Complex relationships shed light on real grown up anxiety that's as much a global theme as a Japanese predilection. In the past Murakami has been celebrated for giving voice to a subcultural generation but now, selling as many copies as Harry Potter, the subculture has gone mainstream.

Look out for Finnair's Murakami themed itineraries in the Narita to Helsinki in flight magazine, coming soon!

Wednesday, 1 July 2015

Now out in paperback! Make sure you pack in your hand luggage as you'll want to get started as soon as you arrive at the airport!
Joel Dicker’s novel is a slick literary crime thriller that brilliantly weaves together two story lines. The novel was so successful in French language markets that not only was it lauded with awards but can even claim to have knocked Fifty Shades off the best seller list!

Celebrated writer Harry Quebert is the only suspect in the murder, some 33 years earlier, of Nola Kellergan. There are echoes of Nobokov's Lolita in both the nature of the relationship between the two and the New England setting. Central to the plot, and the case against Quebert, is that the body of the 15 year old Nola is found buried in his own garden along with a manuscript copy of the novel he was to become famous for.

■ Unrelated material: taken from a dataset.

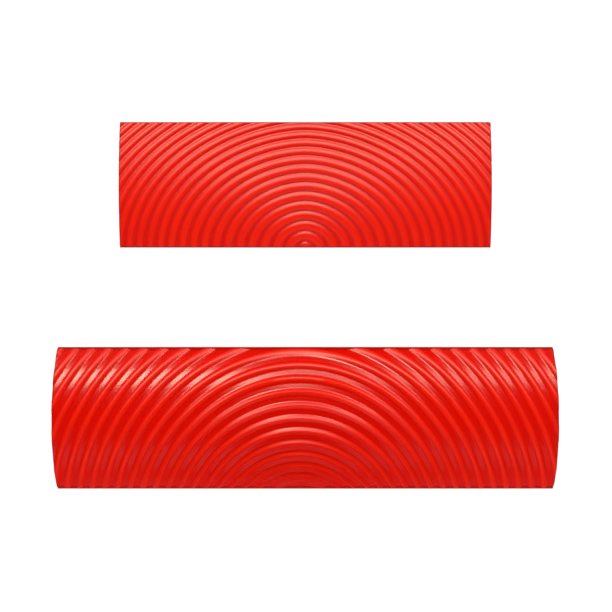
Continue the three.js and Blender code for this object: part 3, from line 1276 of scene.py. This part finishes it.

Marcus Goldman is Quebert’s protégé and a successful young novelist living in New York. Suffering from serious second novel writer’s block Goldman commits to travelling to New England to help clear his mentor’s name. Both characters are hugely self-absorbed and indulgent but the perfect ingredients for a crime fiction page turner!

The novel is fast paced with enough twists and turns to keep you reading to the end and finely plotted throughout. The story is packed full of insight into the writing process and the angst of living up to the expectation of being a critically successful literary genius. Whilst this might border on pretentious in places it certainly makes a great read for bibliophiles.